- DATASET EXTRACT:

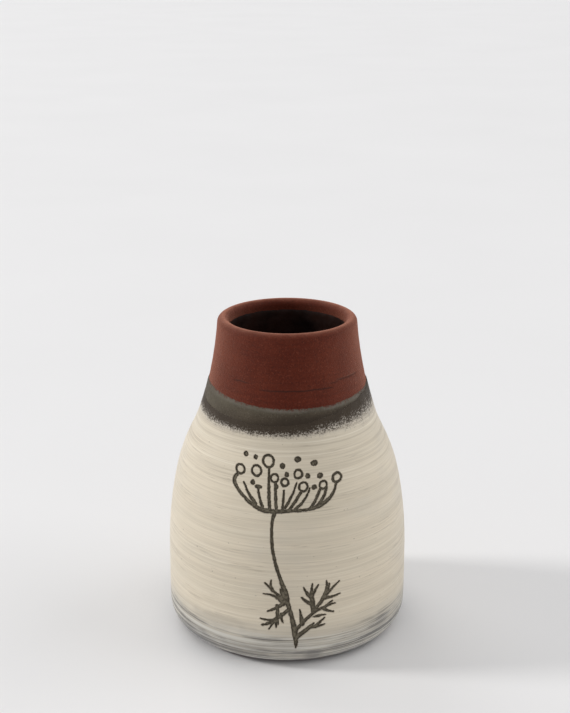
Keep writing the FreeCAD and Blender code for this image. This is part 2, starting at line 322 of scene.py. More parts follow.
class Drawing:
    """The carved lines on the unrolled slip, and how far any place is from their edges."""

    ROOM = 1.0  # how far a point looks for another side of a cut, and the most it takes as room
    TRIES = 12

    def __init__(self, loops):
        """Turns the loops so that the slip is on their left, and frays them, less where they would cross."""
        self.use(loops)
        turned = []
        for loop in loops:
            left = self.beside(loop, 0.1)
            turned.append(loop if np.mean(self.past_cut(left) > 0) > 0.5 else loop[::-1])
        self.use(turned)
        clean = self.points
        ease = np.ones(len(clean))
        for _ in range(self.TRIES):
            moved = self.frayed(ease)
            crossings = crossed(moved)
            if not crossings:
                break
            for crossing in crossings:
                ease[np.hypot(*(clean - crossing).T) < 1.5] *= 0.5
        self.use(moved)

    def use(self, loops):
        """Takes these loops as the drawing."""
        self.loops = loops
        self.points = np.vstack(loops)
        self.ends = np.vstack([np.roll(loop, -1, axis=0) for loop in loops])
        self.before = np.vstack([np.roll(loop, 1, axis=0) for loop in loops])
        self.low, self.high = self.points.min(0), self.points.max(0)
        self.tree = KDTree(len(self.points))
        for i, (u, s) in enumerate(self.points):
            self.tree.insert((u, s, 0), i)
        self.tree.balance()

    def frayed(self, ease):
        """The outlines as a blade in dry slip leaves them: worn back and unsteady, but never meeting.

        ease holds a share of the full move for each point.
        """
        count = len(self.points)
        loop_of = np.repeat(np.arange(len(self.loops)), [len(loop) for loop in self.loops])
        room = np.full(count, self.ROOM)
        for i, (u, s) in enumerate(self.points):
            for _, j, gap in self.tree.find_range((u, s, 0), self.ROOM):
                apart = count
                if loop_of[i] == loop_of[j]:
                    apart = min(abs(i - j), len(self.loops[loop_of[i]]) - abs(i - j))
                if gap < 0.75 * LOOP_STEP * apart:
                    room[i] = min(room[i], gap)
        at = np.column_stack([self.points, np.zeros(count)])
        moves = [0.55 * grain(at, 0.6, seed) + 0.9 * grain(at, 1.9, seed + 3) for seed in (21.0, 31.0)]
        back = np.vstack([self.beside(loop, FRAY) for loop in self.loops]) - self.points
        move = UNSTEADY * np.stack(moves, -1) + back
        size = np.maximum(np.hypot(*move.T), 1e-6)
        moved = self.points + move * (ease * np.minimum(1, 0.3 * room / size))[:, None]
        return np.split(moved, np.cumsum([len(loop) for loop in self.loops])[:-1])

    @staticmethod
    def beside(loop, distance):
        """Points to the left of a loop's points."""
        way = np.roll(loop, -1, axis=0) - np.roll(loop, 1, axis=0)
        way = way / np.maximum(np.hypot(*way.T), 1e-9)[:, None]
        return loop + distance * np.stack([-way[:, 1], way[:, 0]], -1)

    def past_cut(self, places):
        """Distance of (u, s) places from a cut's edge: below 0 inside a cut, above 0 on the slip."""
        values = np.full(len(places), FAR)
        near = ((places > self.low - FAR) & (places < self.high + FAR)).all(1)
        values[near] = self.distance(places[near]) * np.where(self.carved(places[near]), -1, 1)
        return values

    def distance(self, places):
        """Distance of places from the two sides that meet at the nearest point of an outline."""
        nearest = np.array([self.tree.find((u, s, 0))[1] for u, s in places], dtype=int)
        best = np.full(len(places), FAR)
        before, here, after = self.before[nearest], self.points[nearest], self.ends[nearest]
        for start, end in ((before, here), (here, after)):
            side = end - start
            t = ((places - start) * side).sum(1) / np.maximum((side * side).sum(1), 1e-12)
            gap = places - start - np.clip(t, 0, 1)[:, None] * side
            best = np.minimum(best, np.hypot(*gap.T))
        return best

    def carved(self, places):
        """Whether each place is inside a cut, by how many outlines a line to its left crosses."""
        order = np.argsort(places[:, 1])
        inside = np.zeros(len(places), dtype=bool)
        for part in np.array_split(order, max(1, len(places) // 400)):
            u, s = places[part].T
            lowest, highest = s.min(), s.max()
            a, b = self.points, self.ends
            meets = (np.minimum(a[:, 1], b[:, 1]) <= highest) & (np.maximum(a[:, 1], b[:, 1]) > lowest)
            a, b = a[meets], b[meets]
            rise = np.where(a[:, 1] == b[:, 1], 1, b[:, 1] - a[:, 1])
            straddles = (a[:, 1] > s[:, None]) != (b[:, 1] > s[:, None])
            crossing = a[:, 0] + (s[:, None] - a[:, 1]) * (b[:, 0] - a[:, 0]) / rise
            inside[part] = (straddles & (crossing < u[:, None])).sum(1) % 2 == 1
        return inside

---

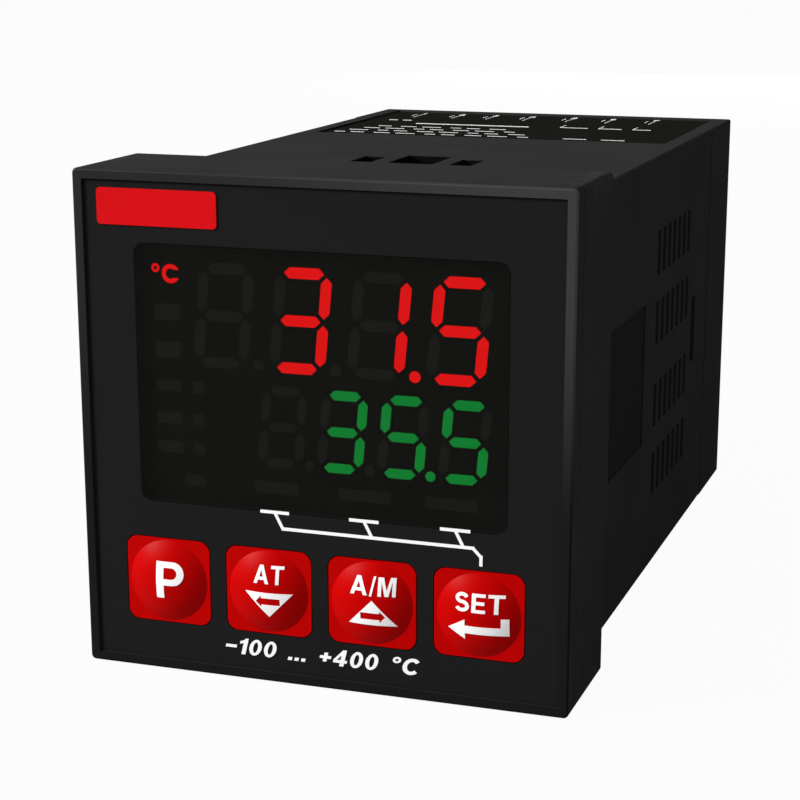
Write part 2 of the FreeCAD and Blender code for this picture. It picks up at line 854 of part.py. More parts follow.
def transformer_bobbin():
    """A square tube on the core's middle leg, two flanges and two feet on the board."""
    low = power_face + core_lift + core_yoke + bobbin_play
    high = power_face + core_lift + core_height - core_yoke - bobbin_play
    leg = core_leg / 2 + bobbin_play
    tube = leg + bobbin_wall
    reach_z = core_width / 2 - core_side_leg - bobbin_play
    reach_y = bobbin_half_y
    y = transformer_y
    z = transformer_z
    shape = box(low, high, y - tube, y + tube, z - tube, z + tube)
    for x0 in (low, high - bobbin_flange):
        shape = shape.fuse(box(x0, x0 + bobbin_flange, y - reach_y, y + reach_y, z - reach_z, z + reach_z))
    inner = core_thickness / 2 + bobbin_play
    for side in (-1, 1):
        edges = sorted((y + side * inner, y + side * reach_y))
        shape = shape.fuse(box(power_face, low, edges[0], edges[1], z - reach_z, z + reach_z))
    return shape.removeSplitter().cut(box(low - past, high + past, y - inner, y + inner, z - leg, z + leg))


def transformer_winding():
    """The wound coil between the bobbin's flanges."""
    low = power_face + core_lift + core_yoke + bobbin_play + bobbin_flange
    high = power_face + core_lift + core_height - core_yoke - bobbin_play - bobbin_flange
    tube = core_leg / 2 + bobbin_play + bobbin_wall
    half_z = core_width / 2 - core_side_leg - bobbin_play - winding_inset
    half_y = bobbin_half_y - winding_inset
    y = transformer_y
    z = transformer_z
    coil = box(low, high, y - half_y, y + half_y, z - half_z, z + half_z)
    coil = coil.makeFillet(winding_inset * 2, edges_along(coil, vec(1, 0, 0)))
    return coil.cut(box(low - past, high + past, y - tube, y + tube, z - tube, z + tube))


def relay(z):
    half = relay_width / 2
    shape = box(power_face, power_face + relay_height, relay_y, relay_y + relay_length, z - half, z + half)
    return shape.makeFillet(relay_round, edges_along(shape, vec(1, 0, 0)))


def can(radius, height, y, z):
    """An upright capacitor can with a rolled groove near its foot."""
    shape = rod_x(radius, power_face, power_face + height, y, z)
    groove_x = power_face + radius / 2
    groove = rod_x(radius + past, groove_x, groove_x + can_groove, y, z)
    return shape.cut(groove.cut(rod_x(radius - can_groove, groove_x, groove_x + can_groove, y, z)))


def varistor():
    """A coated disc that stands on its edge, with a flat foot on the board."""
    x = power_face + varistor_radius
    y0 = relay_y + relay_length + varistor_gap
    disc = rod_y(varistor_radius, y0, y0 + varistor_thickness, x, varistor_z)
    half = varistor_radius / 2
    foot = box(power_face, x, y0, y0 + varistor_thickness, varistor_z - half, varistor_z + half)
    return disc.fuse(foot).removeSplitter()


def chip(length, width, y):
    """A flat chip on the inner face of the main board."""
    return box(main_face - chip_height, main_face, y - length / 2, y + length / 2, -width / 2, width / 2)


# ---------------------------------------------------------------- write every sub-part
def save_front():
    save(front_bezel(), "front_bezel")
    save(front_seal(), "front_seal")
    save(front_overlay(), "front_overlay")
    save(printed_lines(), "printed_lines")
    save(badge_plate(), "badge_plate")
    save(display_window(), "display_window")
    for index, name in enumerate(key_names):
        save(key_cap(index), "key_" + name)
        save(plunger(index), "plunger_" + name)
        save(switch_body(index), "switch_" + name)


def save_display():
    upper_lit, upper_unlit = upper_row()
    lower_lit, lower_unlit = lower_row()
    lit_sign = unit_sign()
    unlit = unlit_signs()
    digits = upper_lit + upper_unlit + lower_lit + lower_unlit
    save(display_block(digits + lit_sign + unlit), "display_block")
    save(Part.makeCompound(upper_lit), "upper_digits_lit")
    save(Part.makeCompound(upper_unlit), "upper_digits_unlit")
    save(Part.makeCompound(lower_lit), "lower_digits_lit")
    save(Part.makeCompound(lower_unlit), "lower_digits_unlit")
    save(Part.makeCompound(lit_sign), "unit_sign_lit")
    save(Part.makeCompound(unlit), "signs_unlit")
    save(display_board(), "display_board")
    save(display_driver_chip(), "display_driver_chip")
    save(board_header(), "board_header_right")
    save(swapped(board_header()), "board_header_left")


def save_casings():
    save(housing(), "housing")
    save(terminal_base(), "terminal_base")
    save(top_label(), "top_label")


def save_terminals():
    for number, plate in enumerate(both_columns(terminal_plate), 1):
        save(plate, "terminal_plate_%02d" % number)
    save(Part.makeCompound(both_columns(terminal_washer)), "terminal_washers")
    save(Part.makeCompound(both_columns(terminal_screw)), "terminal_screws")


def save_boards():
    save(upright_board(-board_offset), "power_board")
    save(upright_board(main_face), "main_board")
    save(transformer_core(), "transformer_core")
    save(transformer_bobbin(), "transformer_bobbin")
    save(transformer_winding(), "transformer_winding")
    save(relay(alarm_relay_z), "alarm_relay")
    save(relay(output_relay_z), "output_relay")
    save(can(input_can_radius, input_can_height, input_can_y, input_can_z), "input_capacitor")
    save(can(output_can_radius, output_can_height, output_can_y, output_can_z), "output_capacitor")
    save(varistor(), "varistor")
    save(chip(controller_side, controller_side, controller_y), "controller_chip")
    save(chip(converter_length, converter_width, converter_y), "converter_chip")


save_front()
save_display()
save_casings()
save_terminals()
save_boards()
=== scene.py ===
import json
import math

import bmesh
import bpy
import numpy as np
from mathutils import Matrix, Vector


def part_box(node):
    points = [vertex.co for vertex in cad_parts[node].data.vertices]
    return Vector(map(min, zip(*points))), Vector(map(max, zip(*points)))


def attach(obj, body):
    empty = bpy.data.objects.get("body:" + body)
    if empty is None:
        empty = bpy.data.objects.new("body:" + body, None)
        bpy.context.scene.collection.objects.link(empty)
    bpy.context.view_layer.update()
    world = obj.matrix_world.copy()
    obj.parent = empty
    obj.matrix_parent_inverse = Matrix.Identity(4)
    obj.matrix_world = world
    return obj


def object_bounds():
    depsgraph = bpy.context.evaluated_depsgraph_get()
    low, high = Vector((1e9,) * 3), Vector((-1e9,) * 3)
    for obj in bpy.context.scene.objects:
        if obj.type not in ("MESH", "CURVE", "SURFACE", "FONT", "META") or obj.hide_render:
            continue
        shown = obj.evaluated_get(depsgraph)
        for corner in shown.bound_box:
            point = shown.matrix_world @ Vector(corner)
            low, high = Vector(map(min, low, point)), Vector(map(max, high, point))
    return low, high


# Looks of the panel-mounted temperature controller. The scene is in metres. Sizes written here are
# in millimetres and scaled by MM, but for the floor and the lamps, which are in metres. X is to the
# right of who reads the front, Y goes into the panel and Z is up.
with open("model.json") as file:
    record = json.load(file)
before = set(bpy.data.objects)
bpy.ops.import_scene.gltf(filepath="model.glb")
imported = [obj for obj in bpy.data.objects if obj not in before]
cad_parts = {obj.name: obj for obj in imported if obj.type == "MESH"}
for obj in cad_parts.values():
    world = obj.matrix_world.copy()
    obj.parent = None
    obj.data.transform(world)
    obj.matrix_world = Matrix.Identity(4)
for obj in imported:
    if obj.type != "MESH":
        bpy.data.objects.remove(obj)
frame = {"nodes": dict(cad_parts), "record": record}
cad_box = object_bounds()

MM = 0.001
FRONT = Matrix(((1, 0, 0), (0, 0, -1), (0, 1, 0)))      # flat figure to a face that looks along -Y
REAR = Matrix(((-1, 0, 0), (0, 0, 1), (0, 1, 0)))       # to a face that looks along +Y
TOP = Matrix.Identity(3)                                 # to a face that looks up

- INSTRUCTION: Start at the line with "obj.matrix_parent_inverse = Matrix.Identity(4)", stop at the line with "TOP = Matrix.Identity(3)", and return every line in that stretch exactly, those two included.

- SOLUTION BELOW:
    obj.matrix_parent_inverse = Matrix.Identity(4)
    obj.matrix_world = world
    return obj


def object_bounds():
    depsgraph = bpy.context.evaluated_depsgraph_get()
    low, high = Vector((1e9,) * 3), Vector((-1e9,) * 3)
    for obj in bpy.context.scene.objects:
        if obj.type not in ("MESH", "CURVE", "SURFACE", "FONT", "META") or obj.hide_render:
            continue
        shown = obj.evaluated_get(depsgraph)
        for corner in shown.bound_box:
            point = shown.matrix_world @ Vector(corner)
            low, high = Vector(map(min, low, point)), Vector(map(max, high, point))
    return low, high


# Looks of the panel-mounted temperature controller. The scene is in metres. Sizes written here are
# in millimetres and scaled by MM, but for the floor and the lamps, which are in metres. X is to the
# right of who reads the front, Y goes into the panel and Z is up.
with open("model.json") as file:
    record = json.load(file)
before = set(bpy.data.objects)
bpy.ops.import_scene.gltf(filepath="model.glb")
imported = [obj for obj in bpy.data.objects if obj not in before]
cad_parts = {obj.name: obj for obj in imported if obj.type == "MESH"}
for obj in cad_parts.values():
    world = obj.matrix_world.copy()
    obj.parent = None
    obj.data.transform(world)
    obj.matrix_world = Matrix.Identity(4)
for obj in imported:
    if obj.type != "MESH":
        bpy.data.objects.remove(obj)
frame = {"nodes": dict(cad_parts), "record": record}
cad_box = object_bounds()

MM = 0.001
FRONT = Matrix(((1, 0, 0), (0, 0, -1), (0, 1, 0)))      # flat figure to a face that looks along -Y
REAR = Matrix(((-1, 0, 0), (0, 0, 1), (0, 1, 0)))       # to a face that looks along +Y
TOP = Matrix.Identity(3)                                 # to a face that looks up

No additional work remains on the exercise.